I wanted to know the best way to make tortillas so I went to Margaret Flores, my colleague, who spent years living in Mexico and married into a Mexican family. She told me:
“All sorts of variations on the tortilla appear in recipe books but most of them are local inventions and are not how they are eaten in Mexico. For instance they would never add lettuce to a tortilla filling.”
In New Zealand she often uses flour tortillas. “Flour tortillas are a staple in Northern Mexico. In other parts of the country they use corn tortillas which are smaller. These are difficult to find in New Zealand. The packet ones from the supermarket taste dry.
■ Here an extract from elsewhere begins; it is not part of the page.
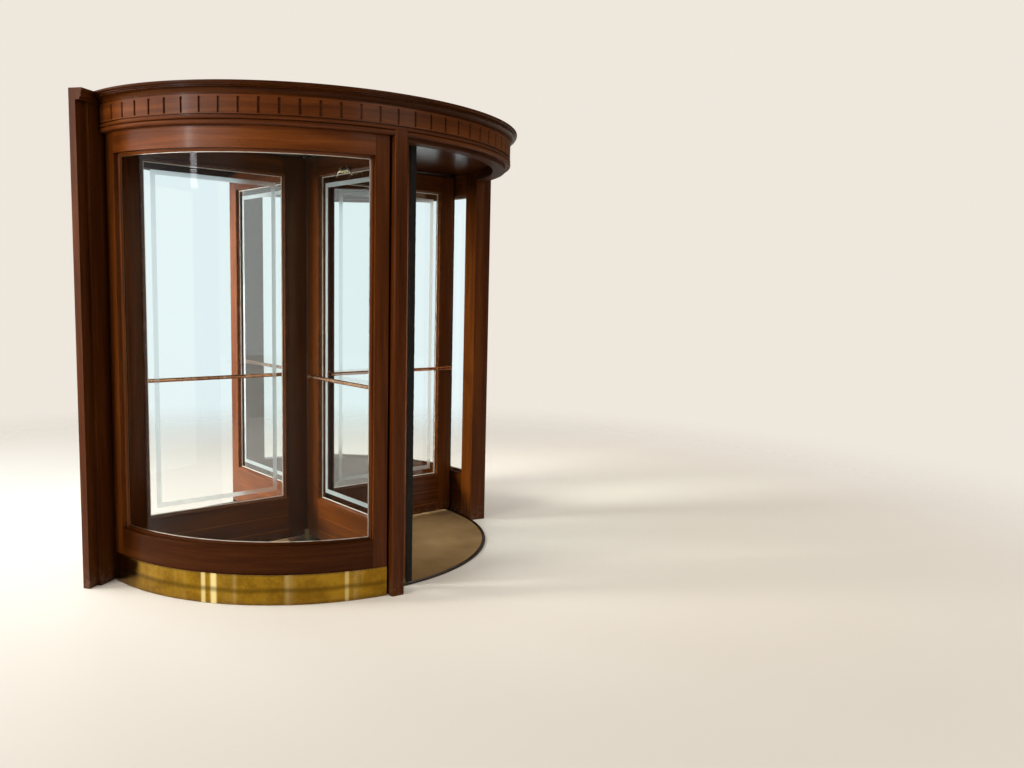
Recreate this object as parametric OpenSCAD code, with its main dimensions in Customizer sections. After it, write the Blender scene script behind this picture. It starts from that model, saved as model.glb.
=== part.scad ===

When I can find the time I occasionally make them myself with maseca which can be ordered from Mexifoods in Christchurch. They also stock a range of salsas and other Mexican food.” Her advice is to buy the Woolworths Home brand flour tortillas. Each packet contains 15 tortillas and they are the cheapest and best. “
In Mexico alongside the tortilla there will always be a sauce “Chilies are usually used in a sauce. But Mexican food does not have to be hot. There are many different kinds of chilies. It’s not how hot they are but their different flavours which interests Mexican cooks. A dish may have eight different kinds of chilies to give the desired complexity of flavours. Some sauces in Mexico are cooked while others are raw.
And in Mexico they would use white onions. Our brown onions are perfectly adequate but they do have a stronger taste. “ For a really quick snack her suggestion is to follow three easy steps to create a quesadilla
Fill: Put grated cheese on half of each tortilla. (For a variation you can also add ham.)Then fold it over.
Heat: In Mexico a tortilla is always warmed. Slide it into in a warmed fry pan, and when heated through on one side flip it over and warm the other side. Or you can use a George Foreman Grill to toast it.
Eat with a Sauce:
Here are two easy recipes for uncooked sauces
• Mix together some chopped tomatoes, a little chopped onion, a green chili and some chopped coriander and some lemon juice. Season with salt.
• Mash an avocado; add a squeeze of lemon/lime juice, a little chopped onion, chopped tomatoes, and coriander. Add salt to taste.
Once kids have mastered the basic tortilla they may well like to try their hand at a sincronizada. For this a flour tortilla is left unfolded. Fry some chopped bacon and onion. Mash a tin of borlotti beans. Mix the bacon and onion into this. This is a simplified way of making refried beans. Spread some of this mixture on the tortilla. Add a slice of ham, some grated cheese and a little chili. A second tortilla is then placed on top. Lift the sincronizada into a warmed heavy bottomed fry pan. (Not too hot or it will burn). No need to add oil. When heated on one side flip it over and warm the other.
We tried both the tortillas and the sincronizada. They were a cinch to make and the kids loved the combination of savoury ham and melted cheese. The bacon and onion perked up the bland flavour of the beans. And they happily ate the salsa cruda and guacamole alongside except for the five year old. She turned up her nose and insisted on good old Wattie’s tomato sauce alongside. Margaret is philosophical about the fact that not all little kids will appreciate a freshly made salsa cruda and would rather squeeze some tomato sauce out of a bottle. She thinks they’ll get over it and their appreciation of Mexican Cuisine will hopefully develop over time.